Understandably, answering no to either one of these questions should mark the stock under consideration as being unsuitable for dividend investment purpose.

Is the current dividend safe?

To determine the safety of the dividend, I check the historical levels, the current level and the evolution of the payout ratio with respect to the earnings and, when relevant, with respect to the free cash flow.

First, the evolution of the earnings, dividends, and payout ratios.

Then, the evolution of the free cash flow, dividends, and payout ratios.

Starting with the earnings, we now understand RCI's behavior with respect to its dividend.

Before 2006, the earnings were low and sometimes even negative.However, since 2007, the earnings are on a clear upward trend which bodes well for the future.

Also, as we can see, RCI seems to have established a target earning payout ratio at about 50%. Indeed, when we look at the payout ratio since 2009, it follows a straight line at 50%. A payout ratio of 50% is safe and allows RCI enough room for further dividend increases even if RCI faces a tough year or two.

Also, with a clear target payout ratio, we can safely assume that future dividend increases will generally be in line with the earning growth in order to maintain the target payout ratio.

As for the free cash flow, the values are more erratic. Despite showing what seems to be an upward trend since 2006, it remains that 2008 and 2012 have been tough, particularly 2008.

Since 2009, the free cash flow has been generally stable, which has caused the payout ratio to creep up from about 40% to about 70%.

Though I would definitely prefer a lower free cash flow payout ratio, I'm not overly alarmed at this point, the more so since the earning payout ratio remains steady at 50%.

Also, as mentioned for Telus (NYSE:TU) and BCE (BCE), the Canadian telecommunication market is controlled by three main operators, BCE (TSX: BCE), Telus (TSX: T) and RCI. Hence, RCI's earnings are largely protected.

Overall, I think the current dividend is safe. The earning and free cash flow payout ratios are very reasonable.

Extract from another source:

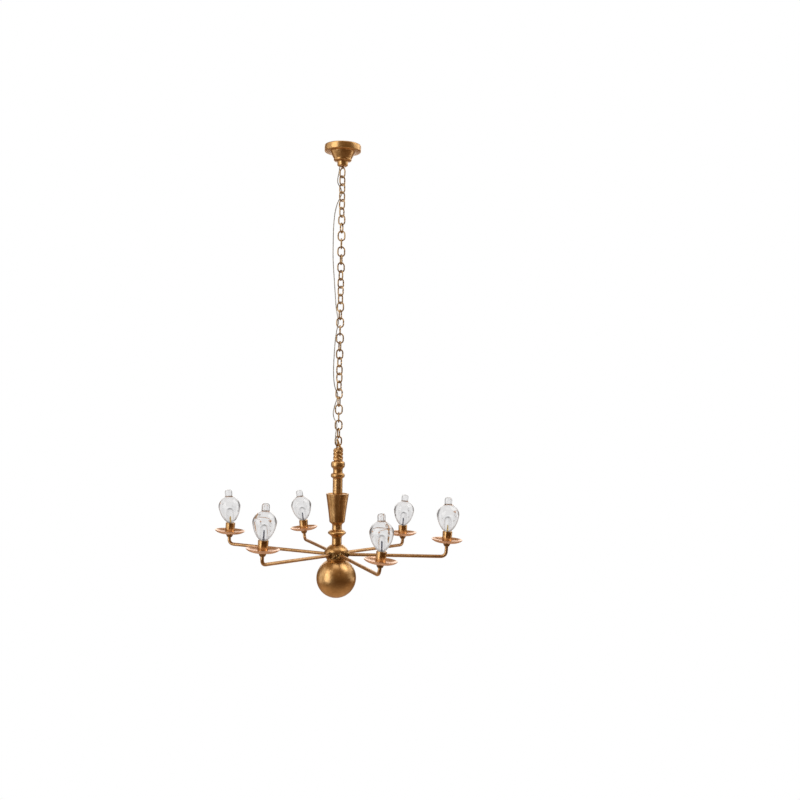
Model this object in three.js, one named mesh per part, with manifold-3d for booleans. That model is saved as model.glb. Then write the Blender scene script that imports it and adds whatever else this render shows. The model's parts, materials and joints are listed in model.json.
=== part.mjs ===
// Miniature chandelier for a 1:12 dolls' house: a canopy, a chain of open links, a turned stem
// with a ball below it, and six bent arms that each carry a pan, a socket and a clear globe.
// Millimetres, +Z up. The origin is the centre of the canopy's flat top, which is glued to a ceiling.

import * as THREE from 'three';
import { mergeVertices } from 'three/addons/utils/BufferGeometryUtils.js';
import Module from 'manifold-3d';

const wasm = await Module();
wasm.setup();

// ---- Driving dimensions ----------------------------------------------------------------------

const TOUCH = 0.05; // clearance left between two pieces that rest on or hang from each other

// Chain. A link is a ring of round wire with straight sides and round ends.
const LINK_COUNT = 34;
const LINK_WIRE = 0.22; // radius of the wire
const LINK_END = 1.0; // radius of the round ends, to the middle of the wire
const LINK_PITCH = 2.355; // from one link's middle to the next
const LINK_HALF = (LINK_PITCH + 2 * LINK_WIRE + TOUCH) / 2; // from its middle to the end bar's middle
const EYE_Z = -8.21; // middle of the canopy's eye, which is shaped like a link
const FIRST_YAW = -45; // degrees; the eye's own turn about the chain
const QUARTER_TURN = 90; // degrees from each link to the next
const TWIST = 8.33; // degrees that each link adds to its quarter turn, from TWIST_FROM on
const TWIST_FROM = 4;

// Canopy
const BRIM_RADIUS = 5.45;
const BRIM_HEIGHT = 2.0;
const CANOPY_CONE = { topRadius: 3.72, bottomRadius: 2.6, bottomZ: -4.65 };
const COLLAR = { radius: 1.6, tipRadius: 1.15, shoulderZ: -6.0, bottomZ: -6.35 };
const EYE_SHANK = { radius: 0.3, topZ: -5.2, clearance: 0.1 };
const WIRE_BORE = { radius: 0.22, x: -0.88 };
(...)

Is the current dividend likely to grow?

The quick answer is yes.

Since 2006, RCI has shown a clear willingness to pay meaningful and growing dividends to its shareholders.

Also, RCI has likely established a target earning payout ratio around 50%.

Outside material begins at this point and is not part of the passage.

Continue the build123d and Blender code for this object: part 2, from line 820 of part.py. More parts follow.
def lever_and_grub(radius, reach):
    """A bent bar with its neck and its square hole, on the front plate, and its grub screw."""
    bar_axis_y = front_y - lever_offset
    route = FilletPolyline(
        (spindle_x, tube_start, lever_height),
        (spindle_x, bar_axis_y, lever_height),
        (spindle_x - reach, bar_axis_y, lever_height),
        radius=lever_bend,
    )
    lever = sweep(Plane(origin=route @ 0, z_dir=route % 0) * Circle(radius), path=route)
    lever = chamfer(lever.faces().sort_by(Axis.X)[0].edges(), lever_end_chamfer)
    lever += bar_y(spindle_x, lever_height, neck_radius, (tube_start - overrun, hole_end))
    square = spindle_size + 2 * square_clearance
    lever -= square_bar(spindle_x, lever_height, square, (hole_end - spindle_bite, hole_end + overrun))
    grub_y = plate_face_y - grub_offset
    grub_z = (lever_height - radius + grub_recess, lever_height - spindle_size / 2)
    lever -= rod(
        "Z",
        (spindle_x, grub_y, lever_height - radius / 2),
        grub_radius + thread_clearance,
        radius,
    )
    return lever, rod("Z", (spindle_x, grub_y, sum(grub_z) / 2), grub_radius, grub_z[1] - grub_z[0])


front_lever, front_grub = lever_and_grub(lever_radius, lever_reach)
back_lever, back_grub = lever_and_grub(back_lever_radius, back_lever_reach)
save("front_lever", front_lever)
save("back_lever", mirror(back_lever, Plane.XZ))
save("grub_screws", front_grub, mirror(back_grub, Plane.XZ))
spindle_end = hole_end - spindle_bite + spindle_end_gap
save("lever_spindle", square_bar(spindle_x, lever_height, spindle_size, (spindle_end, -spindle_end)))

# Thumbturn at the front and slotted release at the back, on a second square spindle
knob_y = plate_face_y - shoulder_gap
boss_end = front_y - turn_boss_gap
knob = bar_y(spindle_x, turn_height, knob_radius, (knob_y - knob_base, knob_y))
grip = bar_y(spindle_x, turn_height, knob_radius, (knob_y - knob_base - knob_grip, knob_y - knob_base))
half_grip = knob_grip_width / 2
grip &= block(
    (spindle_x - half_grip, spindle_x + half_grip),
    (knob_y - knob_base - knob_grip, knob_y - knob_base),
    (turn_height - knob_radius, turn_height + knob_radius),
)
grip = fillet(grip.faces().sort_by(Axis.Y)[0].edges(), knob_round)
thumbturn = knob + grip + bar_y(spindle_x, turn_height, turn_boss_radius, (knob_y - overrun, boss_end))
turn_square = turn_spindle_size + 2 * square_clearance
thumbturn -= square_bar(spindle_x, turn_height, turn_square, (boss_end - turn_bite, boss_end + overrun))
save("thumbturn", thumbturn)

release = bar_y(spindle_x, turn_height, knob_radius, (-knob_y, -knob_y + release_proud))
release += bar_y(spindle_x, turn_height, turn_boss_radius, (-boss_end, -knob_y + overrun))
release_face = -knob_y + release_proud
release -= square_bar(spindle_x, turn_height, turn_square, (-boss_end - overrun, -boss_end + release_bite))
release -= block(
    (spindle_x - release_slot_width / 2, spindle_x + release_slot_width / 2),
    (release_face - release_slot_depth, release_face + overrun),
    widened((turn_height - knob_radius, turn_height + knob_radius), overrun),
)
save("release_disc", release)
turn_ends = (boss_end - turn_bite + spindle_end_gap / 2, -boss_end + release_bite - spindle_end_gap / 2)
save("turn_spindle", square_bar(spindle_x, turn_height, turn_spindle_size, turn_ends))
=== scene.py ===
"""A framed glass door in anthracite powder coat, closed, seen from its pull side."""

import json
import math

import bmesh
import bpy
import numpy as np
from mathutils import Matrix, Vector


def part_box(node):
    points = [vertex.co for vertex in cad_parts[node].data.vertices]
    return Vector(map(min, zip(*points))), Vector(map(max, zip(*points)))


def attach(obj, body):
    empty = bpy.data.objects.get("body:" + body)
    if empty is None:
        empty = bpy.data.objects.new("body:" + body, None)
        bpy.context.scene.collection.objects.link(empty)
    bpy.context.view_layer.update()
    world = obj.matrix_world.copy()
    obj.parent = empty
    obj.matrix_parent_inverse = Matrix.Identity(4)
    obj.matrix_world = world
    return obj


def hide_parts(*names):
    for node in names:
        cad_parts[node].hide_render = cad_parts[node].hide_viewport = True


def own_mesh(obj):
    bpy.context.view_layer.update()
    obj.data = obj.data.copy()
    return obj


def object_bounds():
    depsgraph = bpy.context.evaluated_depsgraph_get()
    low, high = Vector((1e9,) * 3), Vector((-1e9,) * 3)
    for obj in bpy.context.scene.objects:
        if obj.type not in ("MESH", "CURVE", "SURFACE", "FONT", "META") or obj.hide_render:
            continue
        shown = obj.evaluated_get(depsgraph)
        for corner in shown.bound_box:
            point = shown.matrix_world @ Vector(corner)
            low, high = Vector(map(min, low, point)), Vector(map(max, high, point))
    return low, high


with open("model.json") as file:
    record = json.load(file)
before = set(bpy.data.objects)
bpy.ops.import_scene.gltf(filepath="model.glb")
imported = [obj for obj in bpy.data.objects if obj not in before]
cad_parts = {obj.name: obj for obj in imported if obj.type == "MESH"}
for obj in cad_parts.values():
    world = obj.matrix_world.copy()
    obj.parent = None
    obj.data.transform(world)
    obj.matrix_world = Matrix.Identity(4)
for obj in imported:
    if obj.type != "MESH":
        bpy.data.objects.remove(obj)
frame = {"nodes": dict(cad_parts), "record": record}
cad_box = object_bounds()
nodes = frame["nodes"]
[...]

Hence, as long as RCI's earnings are growing, RCI's dividend will likely grow.

With respect to the growth in earnings, RCI has made several purchases in recent years in order to secure content. With its combination of telecommunication services, media and sport franchises, RCI should be well-positioned to extract value by cross-selling its assets.

Overall, I think the current dividend is likely to grow in the foreseeable future.

Stock Valuation

Estimated Fair Values

To calculate a range of fair values, I calculate how much one share will return in cumulative dividends over the next 20 years, according to different scenarios, and adjusted for inflation.

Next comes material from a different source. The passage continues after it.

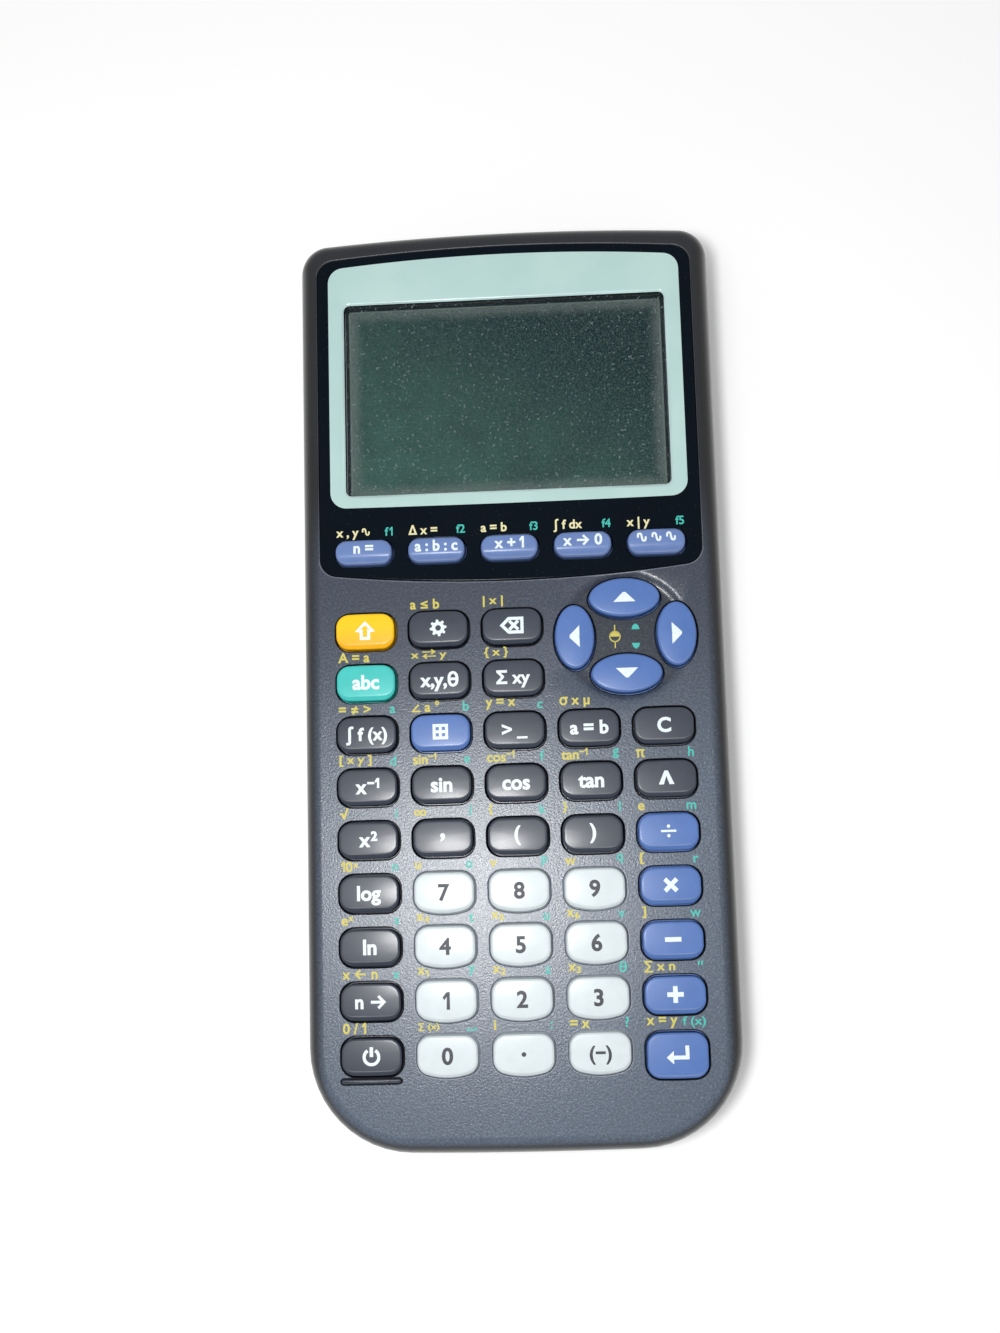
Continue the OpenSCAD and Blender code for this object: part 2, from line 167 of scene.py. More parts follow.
def casePlastic(name, colour, rough, gloss=0.4, lower=None, sides=None):
    # grained moulding: fine dark and light specks, a slow drift of tone, and a pebbled bump;
    # lower is the tone towards the user's end, and beside the display the tone is darker;
    # sides is the share of the tone that is left on the shoulders, which is painted shade
    s = caseTone
    f = Finish(name, Specular_IOR_Level=gloss)
    grain = f.noise(0.42, 3, 0.65)
    drift = f.noise(26, 2, 0.5)
    specks = f.band(f.noise(0.5, 2, 0.55), 0.57, 0.68)
    tone = colour
    if lower:
        tone = f.mix(f.band(f.axis("Y") * -1, *s["userEnd"]), colour, lower)
        tone = f.mix(f.band(f.axis("Y"), *s["display"]), tone, scaled(colour, s["displayShare"]))
    tone = f.mix(f.band(grain, 0.34, 0.66), f.times(tone, 0.78), f.times(tone, 1.2))
    tone = f.mix(f.band(drift, 0.3, 0.7) * 0.35, tone, f.times(tone, 1.16))
    tone = f.mix(specks * 0.4, tone, f.times(tone, 2.0))
    # painted shade: the shoulders darken as they fall away from the face and out towards the sides; far down
    # the sides the tone is the sides' own
    if sides:
        edge, low = [[faceZ - drop for drop in s[key]] for key in ("shoulderShadeDrop", "lowDrop")]
        tone = f.mix(f.band(f.axis("Z"), *edge), f.times(tone, sides), tone)
        tone = f.mix(f.band(f.axis("X").math("ABSOLUTE"), *s["out"]), tone, f.times(tone, 2 * sides))
        tone = f.mix(f.band(f.axis("Z"), *low), scaled(colour, s["lowShare"]), tone)
    return f.done(tone, rough - 0.1 + 0.2 * grain, grain, 0.05, 0.75)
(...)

For RCI, I've used the following inputs:

  • Share price: $43.00
  • Dividend rate: $1.83
  • Dividend growth rate:
    • Optimistic scenario: 12.0%
    • Realistic scenario: 9.6%
    • Pessimistic scenario: 7.2%
  • Inflation rate: 3.5%

The optimistic DGR generally corresponds to the 10-year average, while the realistic and pessimistic DGRs respectively correspond to 80% and 60% of the optimistic DGR.

However, in the present case, I've used the 5-year average DGR to avoid the major increases in 2007 and 2008. The 5-year average is more representative of RCI recent dividend growth rate.

According to the above values, the range of estimated fair values for RCI varies from $52.15 (pessimistic) to $85.74 (optimistic) with a realistic value of $66.55.

With a current share price around $43.00, RCI appears undervalued.

I've also calculated that the DGR would need to be 5.22% over the next 20 years to justify the current price of $43.00.

Notably, a DGR of 5.22% is well below the pessimistic DGR and is lower than the recent (last 5 years) earnings growth rate.

Hence, I think RCI should be able to maintain a DGR of at least 5.22% in the future.

At $43.00, I think RCI is undervalued as a dividend investment.

Estimated Cash Return

With the estimated cash return, I calculate how much cumulative dividends a fixed investment in the stock under consideration will return over a period of years.

Estimated cash return values allow to compare dividend stocks with different yields and different growth rates.

For RCI, I've used the following inputs:

  • Initial investment: $1000
  • Current yield: 4.26%
  • Dividend growth rate:
    • Optimistic scenario: 12.0%
    • Realistic scenario: 9.6%
    • Pessimistic scenario: 7.2%

Notably, the DGRs are the same as the DGRs used for valuation.

I also compare the various estimated cash return values with the estimated cash return of a benchmark dividend stock having a yield of 3% and a dividend growth rate of 8% (e.g. Procter & Gamble (NYSE:PG) or Johnson & Johnson (NYSE:JNJ)).

With respect to the cash return, RCI appears to be a sound investment.

Even assuming the pessimistic DGR of 7.2% which is well below the 5-year average DGR, an investment in RCI would return more cash than a comparable investment in the benchmark stock.

Understandably, the combination of a yield of 4.26% and a DGR of at least 7.2% is a powerful one. If RCI manages to growth its dividend at an average rate higher than 7.2%, the cash return will be even better.

I've determined that RCI's DGR would need to fall to 6% for RCI to start returning less cash than the benchmark stock. Notably, a DGR of 6% is half the rate at which RCI has been able to raise its dividend over the last 5 years. RCI should be able to do better than 6% in the future.

At the current price and yield, I think RCI would make a good dividend investment.


As we can see, RCI has all the characteristics of a great dividend stock.

It has a great yield (~4.25%), its recent dividend growth rate is very interesting (~12%) and its earning payout ratio is safe (~50%).

In addition, at the current price of CA$43.00, RCI is far from being overvalued. In fact, according to my calculations, RCI even seems undervalued.

In my view, there is not much to add.

Final recommendation: I think RCI is a buy.

Full Disclosure

I don't currently own shares of RCI.

I don't intend to initiate a position in RCI within the next 72 hours.